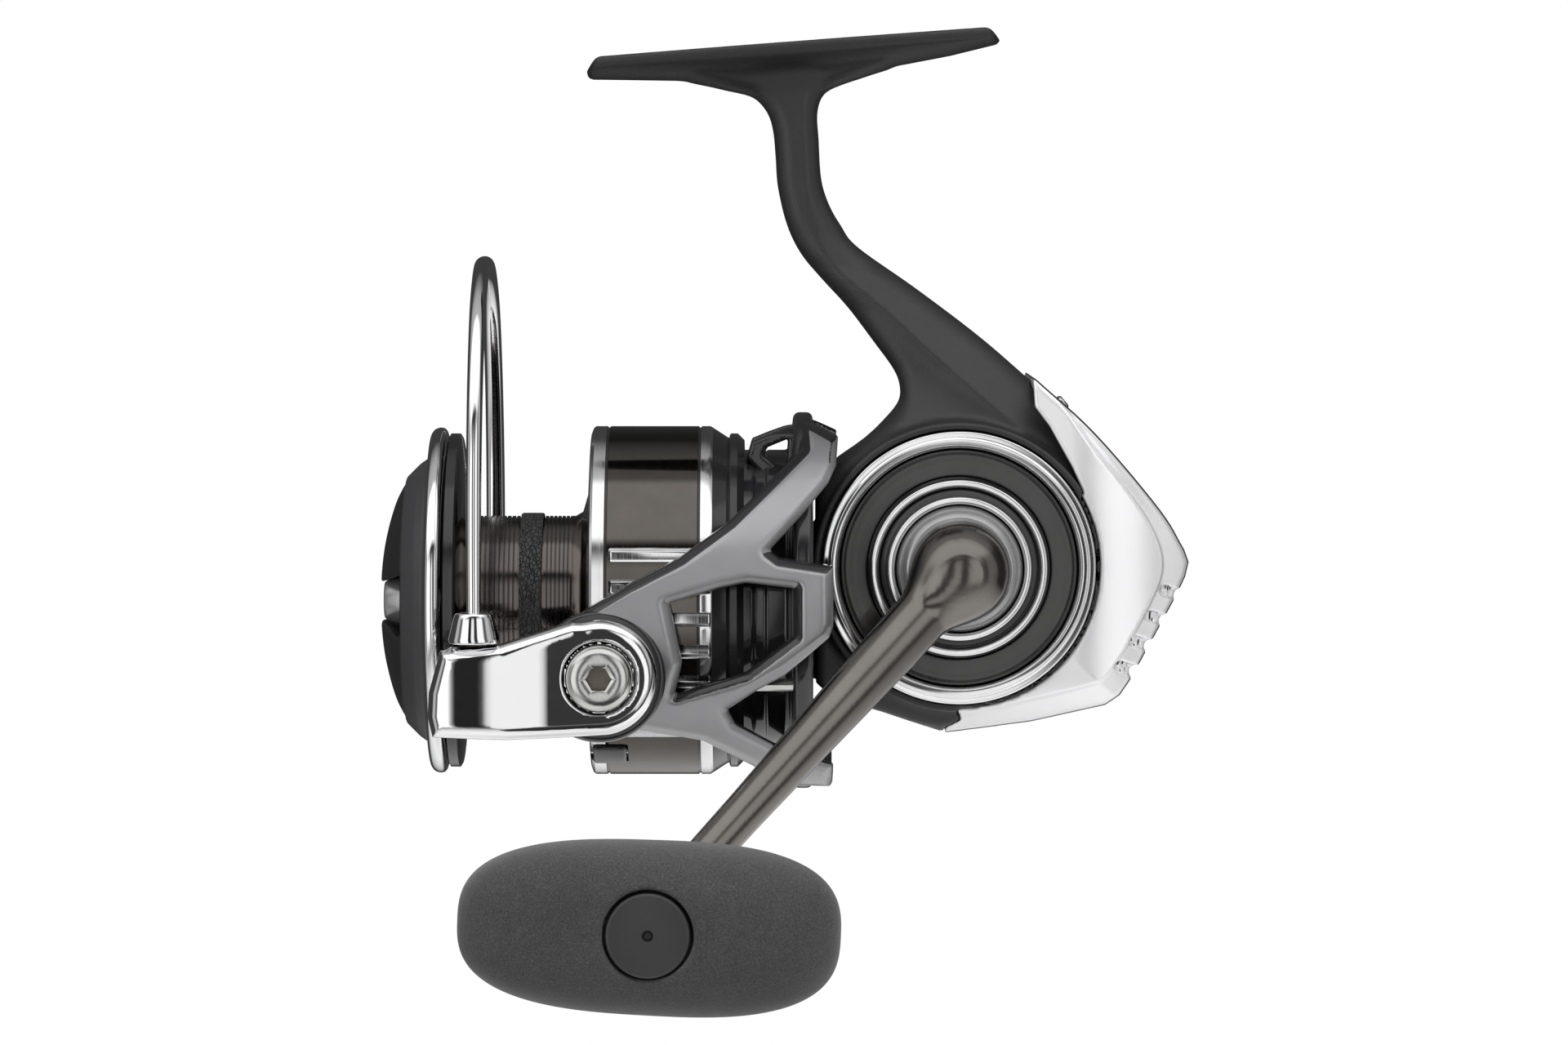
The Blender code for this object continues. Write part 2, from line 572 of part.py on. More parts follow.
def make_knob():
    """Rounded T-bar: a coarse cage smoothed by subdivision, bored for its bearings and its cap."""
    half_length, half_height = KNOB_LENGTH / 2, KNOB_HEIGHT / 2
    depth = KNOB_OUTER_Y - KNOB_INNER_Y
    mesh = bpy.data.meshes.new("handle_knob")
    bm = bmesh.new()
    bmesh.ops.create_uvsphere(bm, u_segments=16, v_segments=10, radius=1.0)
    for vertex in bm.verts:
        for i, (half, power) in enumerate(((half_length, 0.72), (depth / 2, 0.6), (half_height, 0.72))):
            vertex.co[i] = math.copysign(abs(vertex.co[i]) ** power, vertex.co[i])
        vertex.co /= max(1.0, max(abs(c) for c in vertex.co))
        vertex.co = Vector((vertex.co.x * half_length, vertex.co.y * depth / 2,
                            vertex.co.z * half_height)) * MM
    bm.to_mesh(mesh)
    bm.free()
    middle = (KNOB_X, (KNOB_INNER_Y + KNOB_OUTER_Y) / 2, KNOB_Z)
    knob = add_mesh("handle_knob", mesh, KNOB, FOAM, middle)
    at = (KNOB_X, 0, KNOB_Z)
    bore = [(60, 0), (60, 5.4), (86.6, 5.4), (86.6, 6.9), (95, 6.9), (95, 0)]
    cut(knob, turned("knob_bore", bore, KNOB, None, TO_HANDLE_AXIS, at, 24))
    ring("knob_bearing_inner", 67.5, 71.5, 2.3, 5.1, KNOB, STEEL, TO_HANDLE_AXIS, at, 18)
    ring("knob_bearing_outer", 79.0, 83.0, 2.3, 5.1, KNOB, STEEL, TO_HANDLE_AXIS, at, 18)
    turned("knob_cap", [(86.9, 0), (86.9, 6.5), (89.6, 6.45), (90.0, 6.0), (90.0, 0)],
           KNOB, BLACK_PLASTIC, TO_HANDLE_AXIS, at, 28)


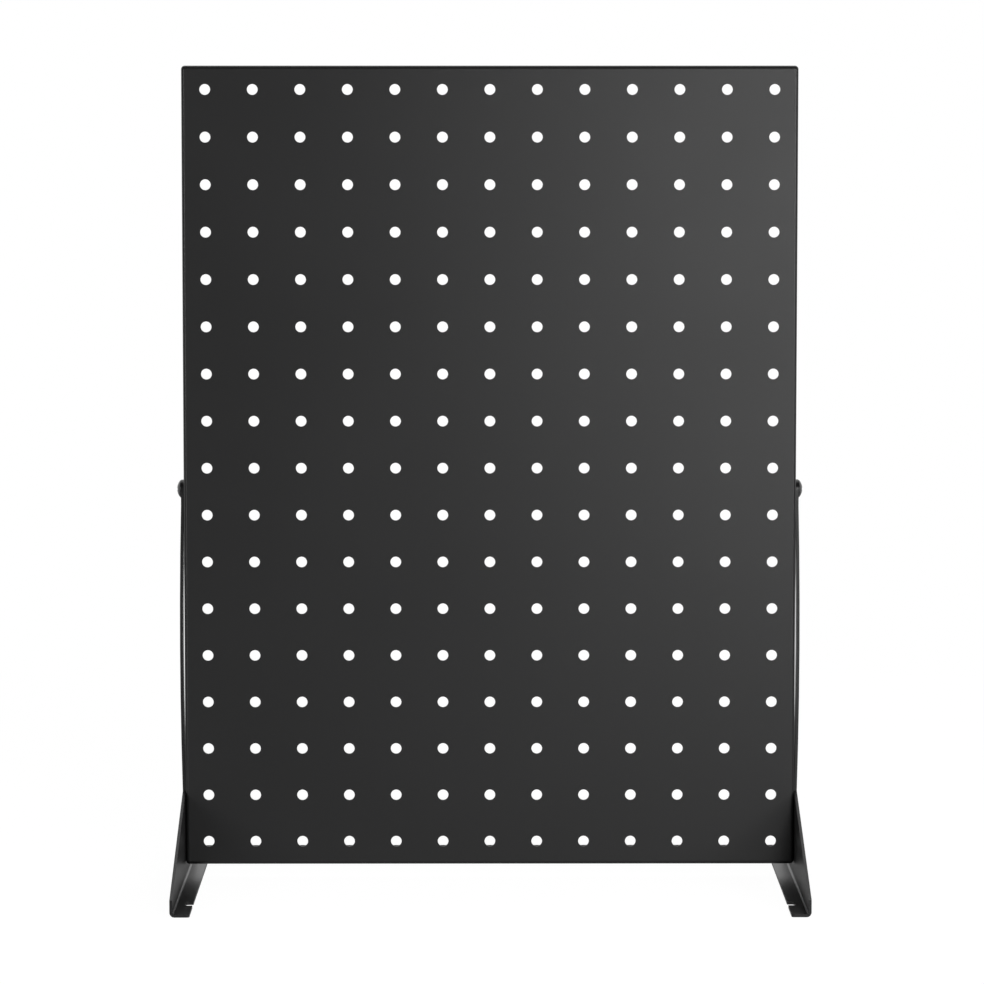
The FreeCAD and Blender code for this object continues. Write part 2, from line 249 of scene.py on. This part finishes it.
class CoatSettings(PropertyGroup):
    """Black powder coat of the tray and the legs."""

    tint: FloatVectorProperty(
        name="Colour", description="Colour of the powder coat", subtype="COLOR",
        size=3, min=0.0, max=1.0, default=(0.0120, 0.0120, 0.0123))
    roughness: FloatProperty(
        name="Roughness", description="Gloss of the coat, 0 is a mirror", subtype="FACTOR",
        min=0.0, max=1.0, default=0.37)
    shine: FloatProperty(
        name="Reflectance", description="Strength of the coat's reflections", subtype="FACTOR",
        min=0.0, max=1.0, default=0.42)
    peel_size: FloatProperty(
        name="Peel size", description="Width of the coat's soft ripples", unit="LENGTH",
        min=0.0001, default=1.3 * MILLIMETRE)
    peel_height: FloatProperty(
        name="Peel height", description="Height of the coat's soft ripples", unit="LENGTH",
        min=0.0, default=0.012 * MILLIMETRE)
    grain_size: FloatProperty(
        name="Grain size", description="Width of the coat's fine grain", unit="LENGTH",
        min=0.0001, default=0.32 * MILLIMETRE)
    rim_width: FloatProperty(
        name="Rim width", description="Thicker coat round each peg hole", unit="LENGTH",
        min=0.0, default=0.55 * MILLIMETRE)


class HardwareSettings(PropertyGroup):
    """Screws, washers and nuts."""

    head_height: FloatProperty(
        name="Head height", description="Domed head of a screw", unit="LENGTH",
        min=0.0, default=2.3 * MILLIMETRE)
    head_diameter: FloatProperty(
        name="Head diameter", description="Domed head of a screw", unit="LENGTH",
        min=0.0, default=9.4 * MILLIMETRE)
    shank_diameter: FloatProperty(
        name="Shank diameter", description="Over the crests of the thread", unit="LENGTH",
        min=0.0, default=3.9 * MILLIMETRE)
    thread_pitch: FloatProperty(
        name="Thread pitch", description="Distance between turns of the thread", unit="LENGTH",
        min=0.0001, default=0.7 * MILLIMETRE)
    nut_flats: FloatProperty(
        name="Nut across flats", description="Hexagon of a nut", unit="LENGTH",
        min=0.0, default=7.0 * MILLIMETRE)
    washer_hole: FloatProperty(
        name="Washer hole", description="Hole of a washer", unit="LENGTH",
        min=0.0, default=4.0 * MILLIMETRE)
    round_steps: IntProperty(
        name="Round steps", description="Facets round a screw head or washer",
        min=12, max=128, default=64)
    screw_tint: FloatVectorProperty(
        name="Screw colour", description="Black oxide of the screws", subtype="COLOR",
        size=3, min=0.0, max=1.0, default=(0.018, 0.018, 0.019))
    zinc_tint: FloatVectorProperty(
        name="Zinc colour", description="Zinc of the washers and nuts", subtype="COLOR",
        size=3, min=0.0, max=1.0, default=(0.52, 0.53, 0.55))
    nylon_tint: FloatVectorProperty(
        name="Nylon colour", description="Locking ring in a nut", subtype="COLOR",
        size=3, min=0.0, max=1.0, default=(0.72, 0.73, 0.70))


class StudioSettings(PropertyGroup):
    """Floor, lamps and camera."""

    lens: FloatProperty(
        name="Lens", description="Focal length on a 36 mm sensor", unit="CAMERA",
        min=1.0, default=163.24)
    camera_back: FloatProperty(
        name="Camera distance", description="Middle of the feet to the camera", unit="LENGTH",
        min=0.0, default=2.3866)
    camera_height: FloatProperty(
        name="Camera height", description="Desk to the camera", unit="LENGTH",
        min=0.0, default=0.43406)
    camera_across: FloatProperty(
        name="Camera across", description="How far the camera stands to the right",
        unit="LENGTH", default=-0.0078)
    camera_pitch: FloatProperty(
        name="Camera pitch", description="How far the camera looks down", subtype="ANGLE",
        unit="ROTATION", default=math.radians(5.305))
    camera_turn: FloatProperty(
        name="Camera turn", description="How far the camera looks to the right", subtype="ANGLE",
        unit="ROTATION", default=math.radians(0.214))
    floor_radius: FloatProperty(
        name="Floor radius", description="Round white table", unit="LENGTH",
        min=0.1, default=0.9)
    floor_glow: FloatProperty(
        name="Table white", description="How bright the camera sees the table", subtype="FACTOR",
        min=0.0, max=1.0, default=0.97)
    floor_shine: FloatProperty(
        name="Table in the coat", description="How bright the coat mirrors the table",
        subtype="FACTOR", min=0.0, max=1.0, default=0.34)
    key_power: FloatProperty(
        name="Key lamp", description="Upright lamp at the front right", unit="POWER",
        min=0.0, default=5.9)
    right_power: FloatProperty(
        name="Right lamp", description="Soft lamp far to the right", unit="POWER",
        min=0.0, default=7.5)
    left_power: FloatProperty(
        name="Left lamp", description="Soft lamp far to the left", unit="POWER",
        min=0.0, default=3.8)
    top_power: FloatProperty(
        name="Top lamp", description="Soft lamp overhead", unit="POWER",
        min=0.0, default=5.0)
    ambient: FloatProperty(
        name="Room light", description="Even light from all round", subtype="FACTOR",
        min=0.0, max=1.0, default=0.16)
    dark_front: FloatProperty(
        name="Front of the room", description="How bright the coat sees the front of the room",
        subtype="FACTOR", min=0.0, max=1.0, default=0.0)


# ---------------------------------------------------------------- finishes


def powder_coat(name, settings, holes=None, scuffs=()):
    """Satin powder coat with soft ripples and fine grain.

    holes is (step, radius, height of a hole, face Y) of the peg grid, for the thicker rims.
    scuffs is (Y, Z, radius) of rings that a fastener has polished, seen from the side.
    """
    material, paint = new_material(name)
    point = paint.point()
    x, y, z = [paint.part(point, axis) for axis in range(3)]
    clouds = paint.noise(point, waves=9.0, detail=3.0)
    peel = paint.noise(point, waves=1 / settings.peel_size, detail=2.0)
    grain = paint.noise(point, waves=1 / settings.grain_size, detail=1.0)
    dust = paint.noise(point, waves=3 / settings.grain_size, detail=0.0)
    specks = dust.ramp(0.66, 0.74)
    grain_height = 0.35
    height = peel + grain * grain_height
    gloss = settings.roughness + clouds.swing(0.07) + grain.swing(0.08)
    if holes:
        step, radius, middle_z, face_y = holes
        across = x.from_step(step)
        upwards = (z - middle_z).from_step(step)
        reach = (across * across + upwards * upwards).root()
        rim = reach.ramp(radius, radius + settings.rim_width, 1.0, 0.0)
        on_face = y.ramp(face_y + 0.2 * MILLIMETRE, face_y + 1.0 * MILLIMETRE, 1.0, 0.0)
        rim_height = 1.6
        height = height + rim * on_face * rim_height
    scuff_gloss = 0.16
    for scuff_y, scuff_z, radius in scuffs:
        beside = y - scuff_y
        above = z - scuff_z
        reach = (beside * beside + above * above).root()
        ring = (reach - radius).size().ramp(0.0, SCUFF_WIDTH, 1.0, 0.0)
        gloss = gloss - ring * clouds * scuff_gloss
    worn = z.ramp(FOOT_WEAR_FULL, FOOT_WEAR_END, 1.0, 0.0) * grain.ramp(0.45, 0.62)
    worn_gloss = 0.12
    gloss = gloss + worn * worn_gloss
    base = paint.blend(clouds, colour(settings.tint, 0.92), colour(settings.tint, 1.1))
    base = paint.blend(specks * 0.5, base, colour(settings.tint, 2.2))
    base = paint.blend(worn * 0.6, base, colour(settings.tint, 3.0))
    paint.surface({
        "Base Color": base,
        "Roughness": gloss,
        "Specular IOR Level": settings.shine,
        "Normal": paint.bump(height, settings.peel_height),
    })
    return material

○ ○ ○

§ WHAT YOU HAVE TO DO
Repeat verbatim the opening run of entries, ending with the line that contains "KNOB, BLACK_PLASTIC, TO_HANDLE_AXIS, at, 28)".

§ EXERCISE OUTPUT
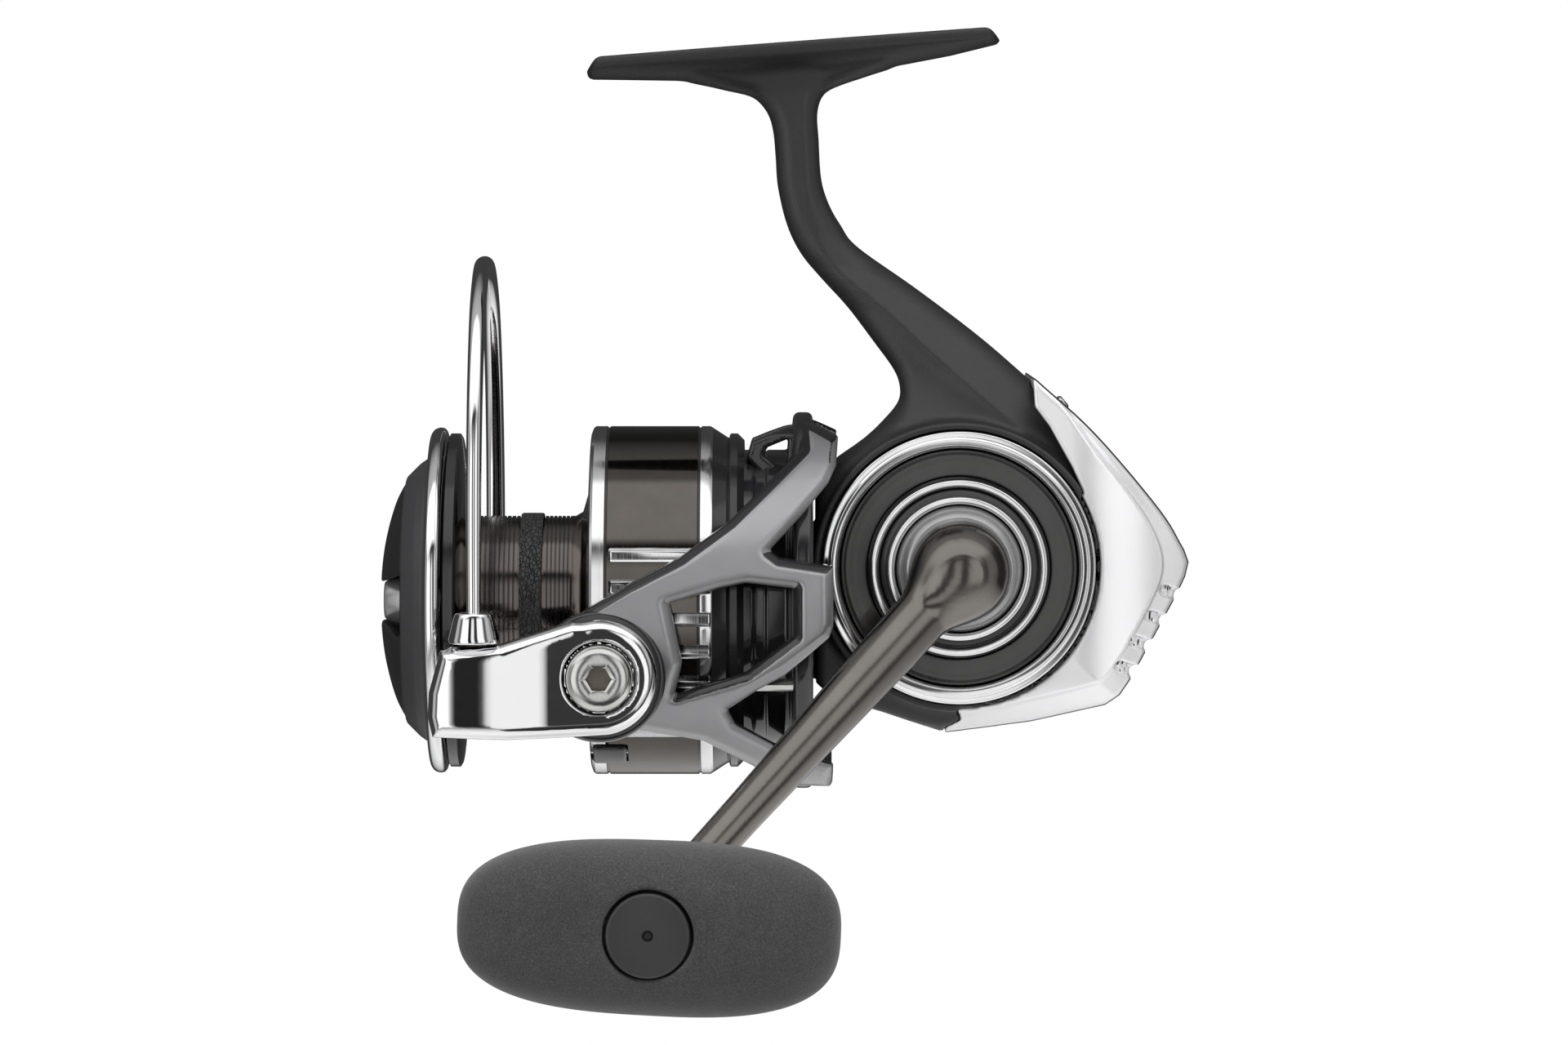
The Blender code for this object continues. Write part 2, from line 572 of part.py on. More parts follow.
def make_knob():
    """Rounded T-bar: a coarse cage smoothed by subdivision, bored for its bearings and its cap."""
    half_length, half_height = KNOB_LENGTH / 2, KNOB_HEIGHT / 2
    depth = KNOB_OUTER_Y - KNOB_INNER_Y
    mesh = bpy.data.meshes.new("handle_knob")
    bm = bmesh.new()
    bmesh.ops.create_uvsphere(bm, u_segments=16, v_segments=10, radius=1.0)
    for vertex in bm.verts:
        for i, (half, power) in enumerate(((half_length, 0.72), (depth / 2, 0.6), (half_height, 0.72))):
            vertex.co[i] = math.copysign(abs(vertex.co[i]) ** power, vertex.co[i])
        vertex.co /= max(1.0, max(abs(c) for c in vertex.co))
        vertex.co = Vector((vertex.co.x * half_length, vertex.co.y * depth / 2,
                            vertex.co.z * half_height)) * MM
    bm.to_mesh(mesh)
    bm.free()
    middle = (KNOB_X, (KNOB_INNER_Y + KNOB_OUTER_Y) / 2, KNOB_Z)
    knob = add_mesh("handle_knob", mesh, KNOB, FOAM, middle)
    at = (KNOB_X, 0, KNOB_Z)
    bore = [(60, 0), (60, 5.4), (86.6, 5.4), (86.6, 6.9), (95, 6.9), (95, 0)]
    cut(knob, turned("knob_bore", bore, KNOB, None, TO_HANDLE_AXIS, at, 24))
    ring("knob_bearing_inner", 67.5, 71.5, 2.3, 5.1, KNOB, STEEL, TO_HANDLE_AXIS, at, 18)
    ring("knob_bearing_outer", 79.0, 83.0, 2.3, 5.1, KNOB, STEEL, TO_HANDLE_AXIS, at, 18)
    turned("knob_cap", [(86.9, 0), (86.9, 6.5), (89.6, 6.45), (90.0, 6.0), (90.0, 0)],
           KNOB, BLACK_PLASTIC, TO_HANDLE_AXIS, at, 28)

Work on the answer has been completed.